Another important thing with class G/H amps is input low pass fltering. You don't want HF to get into the amp upsetting the uneven amplitude distribution of a normal audio signal, which is what class G/H exploits to achieve higher efficiency. In a way, this is slew rate limiting of the input, which also insures that the rail switching has time to react. If input slew rate limiting/LPF is implemented, then designing a HF detect protection becomes much easyer. Things are more difficult for rail modulated amps, as transients lead to slope overload (similar to dynamic compressors). Tracking regulator design seems a godo idea, but then you really need to know your switchhing PSU design :). It can, however, be shown that SMPS rail tracking can be 'transformed' into a bridge circuit where one side is a class AB amp with low rail voltage, and the other a class D amp with a high rail voltage, with the low rail voltage amp being used as 'error correction'. But that's a whole other can of worms...
 
You guys are thinking too much. There are many quality
pro amplifiers on the market that can complete with any
'audiophile' amplifier. Spend some time doing ABX testing
with an audience and find out for yourself.

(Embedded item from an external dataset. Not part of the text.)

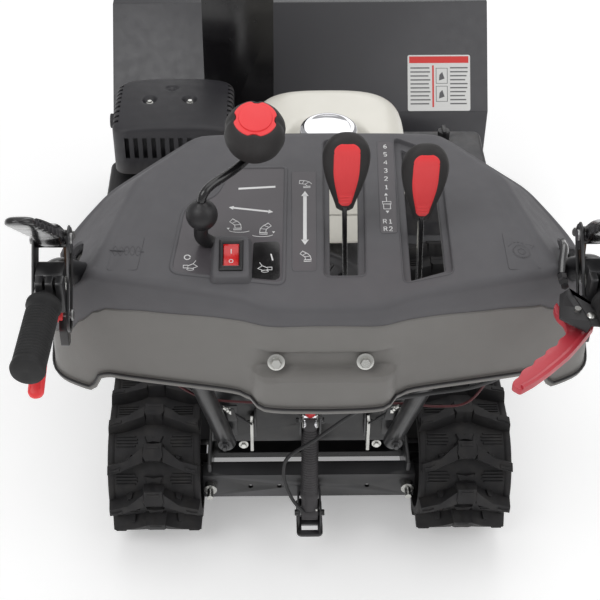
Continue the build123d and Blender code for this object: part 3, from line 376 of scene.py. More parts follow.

I'm driving my line array home speakers with four QSC PLX
amps in bridged mode and the sound is amazing, the amplifier
is performing without flaw. I prefer this method of operation for
more clipping headroom and power. I was using Adcom amps
prevously, but they are not as powerful.

Many things measured with electrical instruments are not
audible. That is the secret.

SMPS plus class H is an excellent recipe for home and pro audio.
Design some wind-tunnel heatsink cooling for both sections and you are good to go.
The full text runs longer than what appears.